## TASK INPUT
***

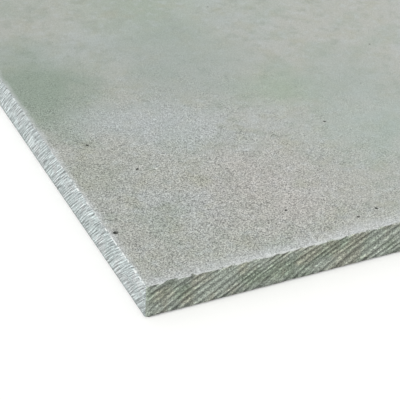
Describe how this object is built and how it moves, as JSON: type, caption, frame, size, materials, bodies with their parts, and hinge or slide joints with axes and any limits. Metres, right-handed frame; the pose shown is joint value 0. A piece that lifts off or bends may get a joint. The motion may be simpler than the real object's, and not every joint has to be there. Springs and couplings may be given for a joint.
{
  "type": "fibre cement facade board",
  "caption": "Flat uncoated fibre cement facade board: a thin rectangular sheet with sawn edges and lightly crushed arrises, for cladding fixed to battens.",
  "frame": {"origin": "middle of the back face, which is the face the board lies on", "axes": "+X along the long edges, +Y across the board, +Z out of the front face"},
  "size_m": [1.2, 0.6, 0.012],
  "materials": {
    "fibre_cement": "matte"
  },
  "bodies": {
    "root": {"facade_board": "fibre_cement"}
  },
  "joints": []
}
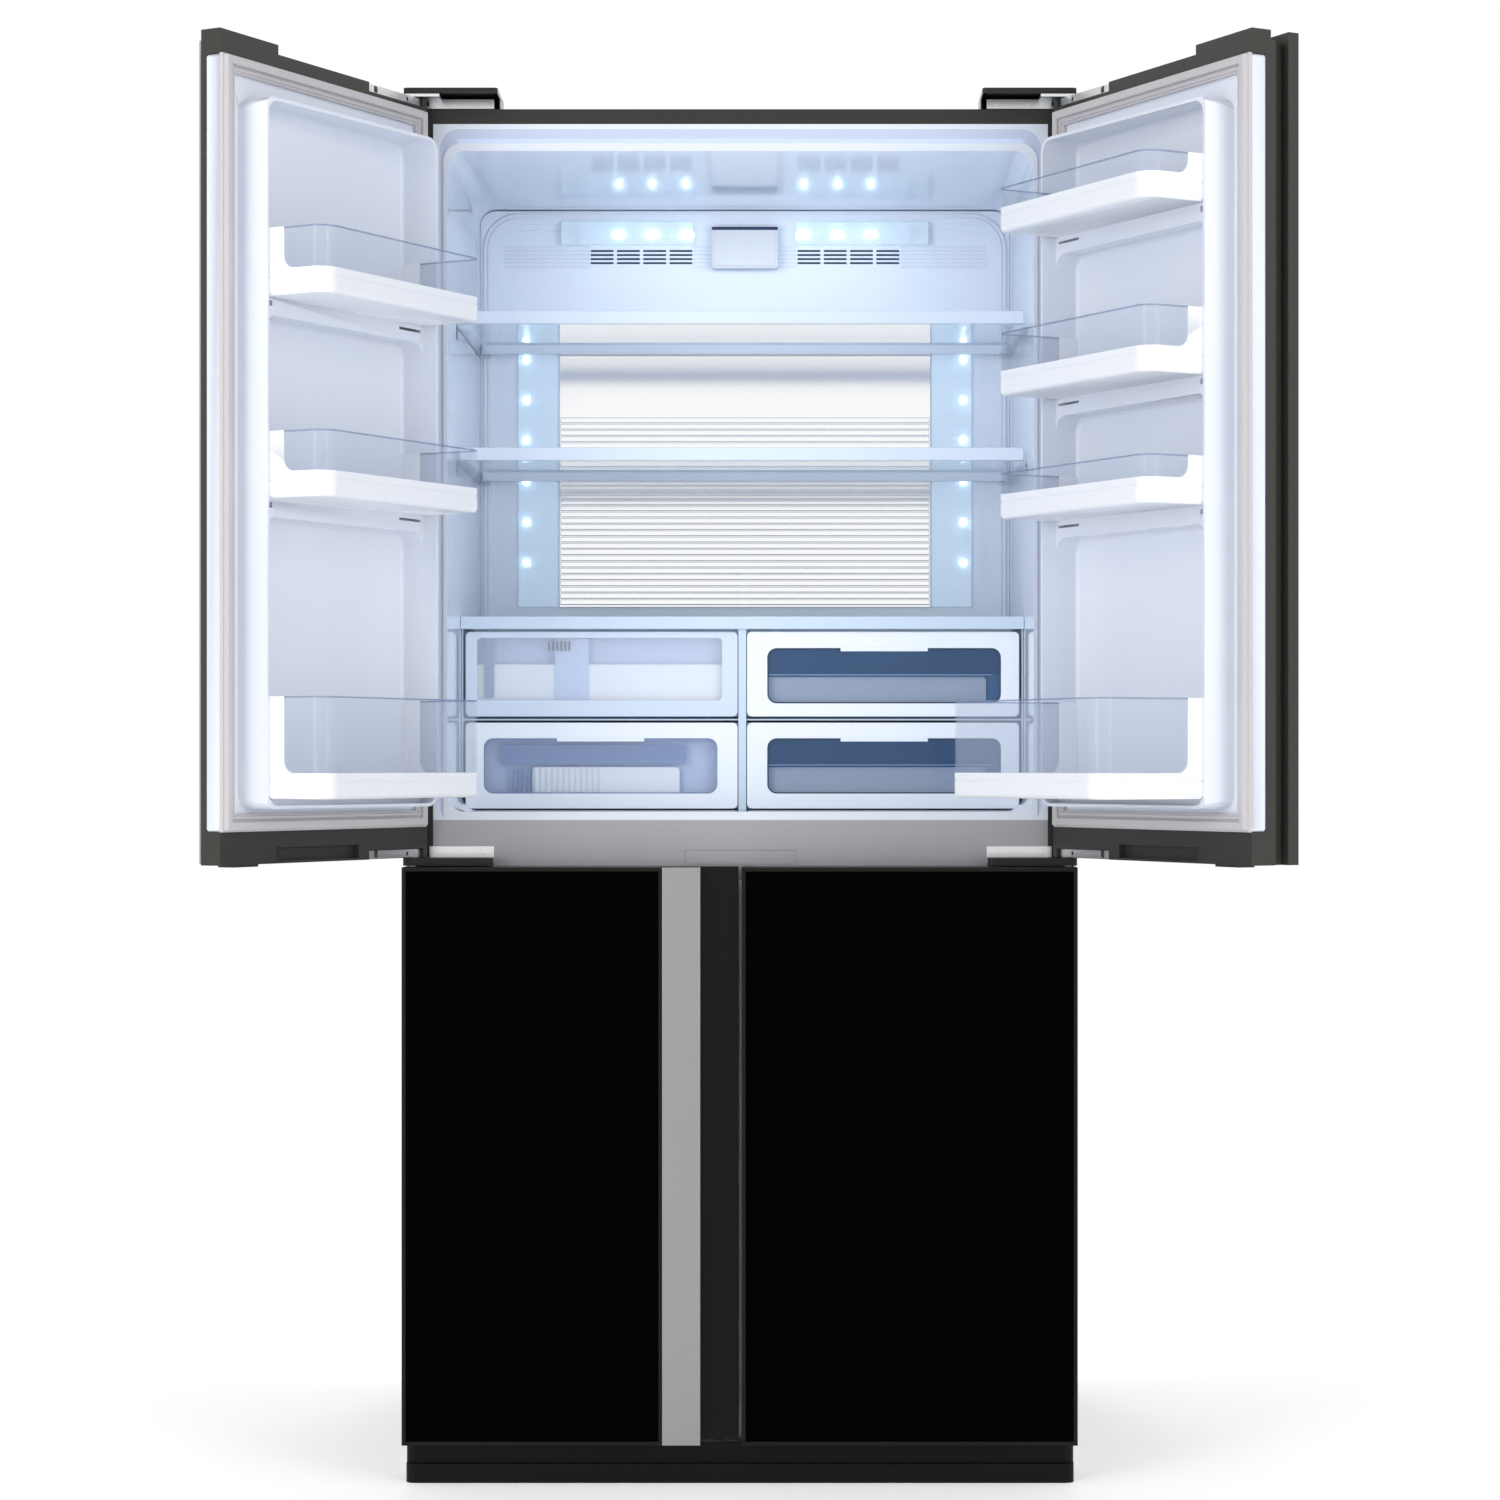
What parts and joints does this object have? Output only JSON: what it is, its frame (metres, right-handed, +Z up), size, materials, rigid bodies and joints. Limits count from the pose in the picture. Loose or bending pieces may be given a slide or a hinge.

***

## GIVEN EXERCISE
Please output the entries above, every line exactly as it reads.

## COMPLETE OUTPUT
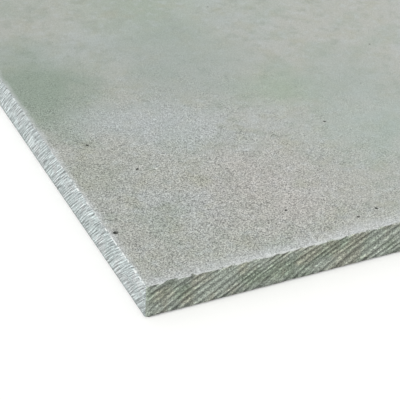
Describe how this object is built and how it moves, as JSON: type, caption, frame, size, materials, bodies with their parts, and hinge or slide joints with axes and any limits. Metres, right-handed frame; the pose shown is joint value 0. A piece that lifts off or bends may get a joint. The motion may be simpler than the real object's, and not every joint has to be there. Springs and couplings may be given for a joint.
{
  "type": "fibre cement facade board",
  "caption": "Flat uncoated fibre cement facade board: a thin rectangular sheet with sawn edges and lightly crushed arrises, for cladding fixed to battens.",
  "frame": {"origin": "middle of the back face, which is the face the board lies on", "axes": "+X along the long edges, +Y across the board, +Z out of the front face"},
  "size_m": [1.2, 0.6, 0.012],
  "materials": {
    "fibre_cement": "matte"
  },
  "bodies": {
    "root": {"facade_board": "fibre_cement"}
  },
  "joints": []
}
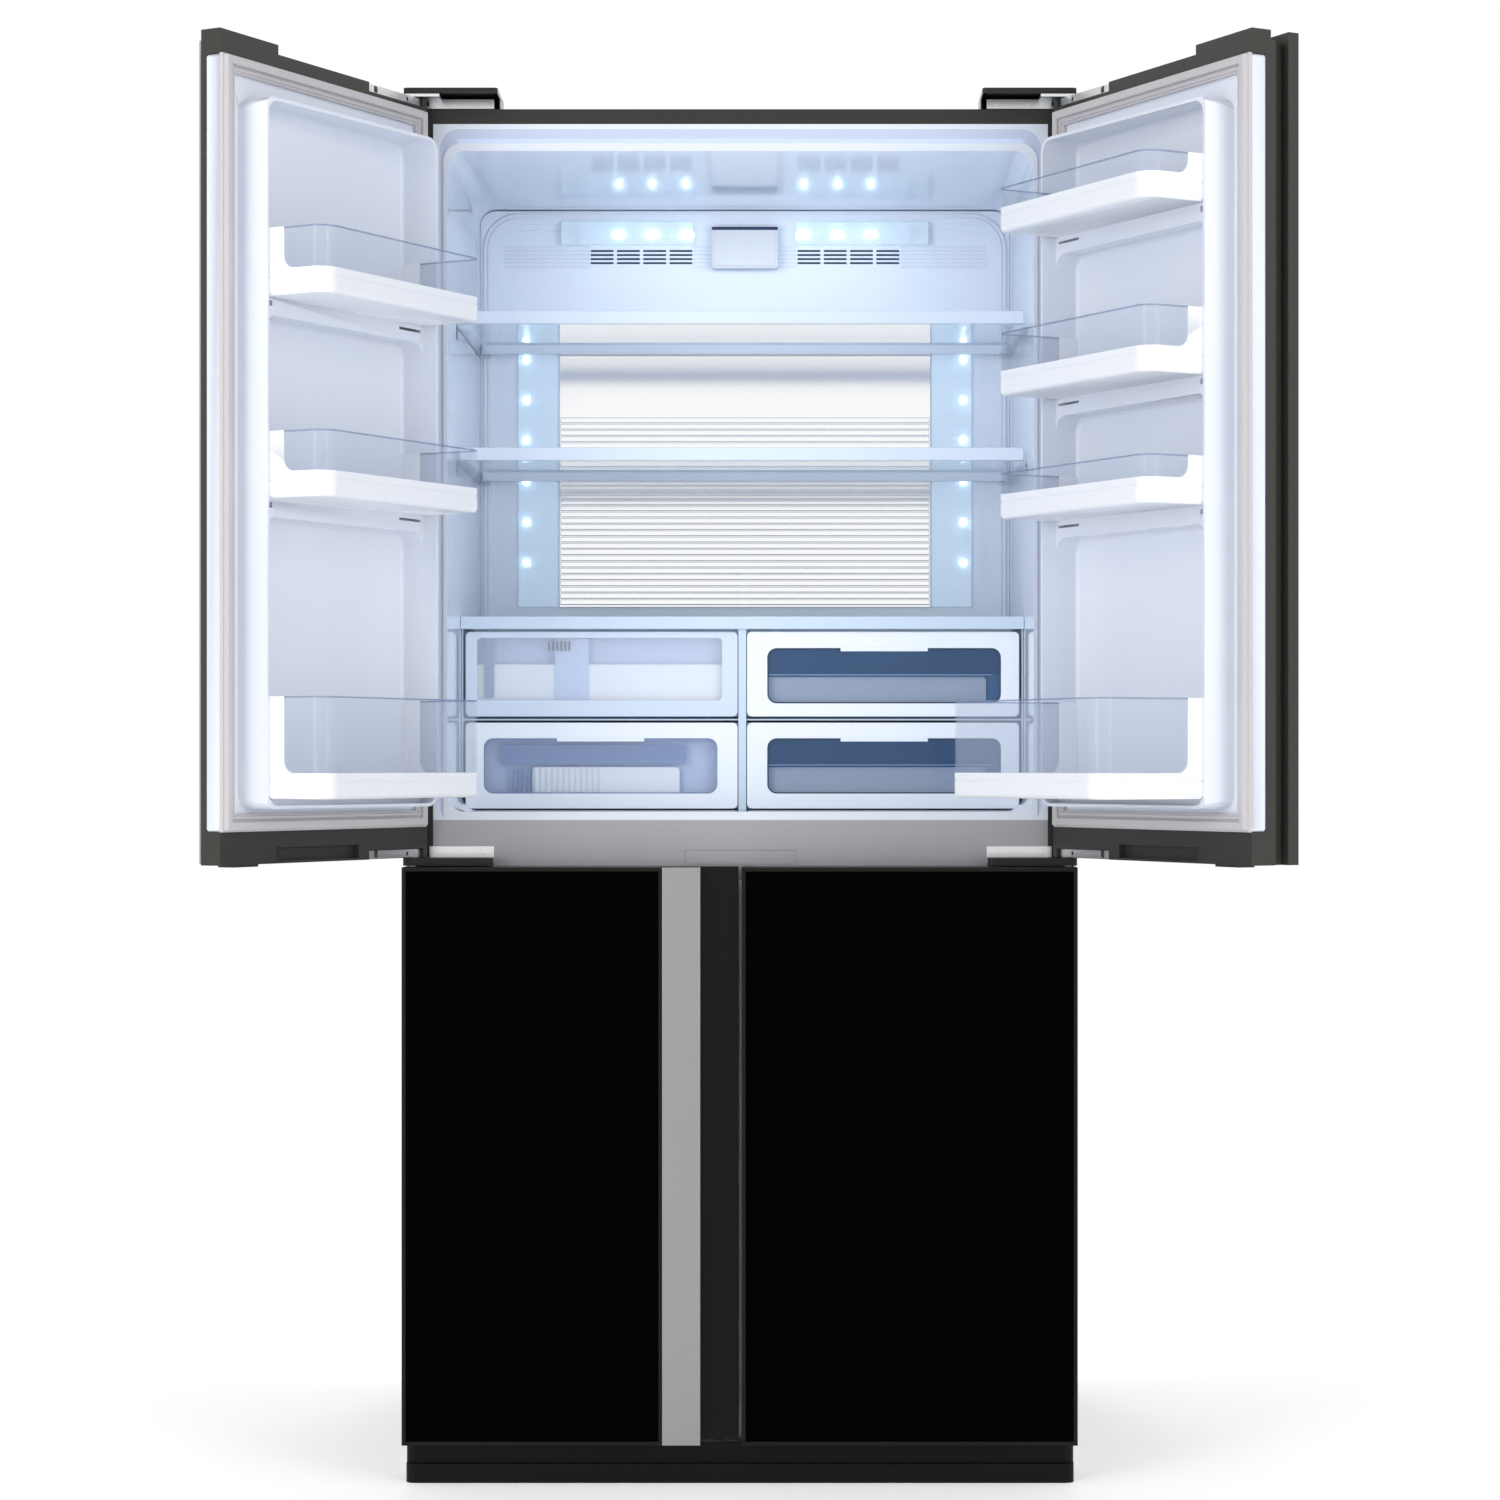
What parts and joints does this object have? Output only JSON: what it is, its frame (metres, right-handed, +Z up), size, materials, rigid bodies and joints. Limits count from the pose in the picture. Loose or bending pieces may be given a slide or a hinge.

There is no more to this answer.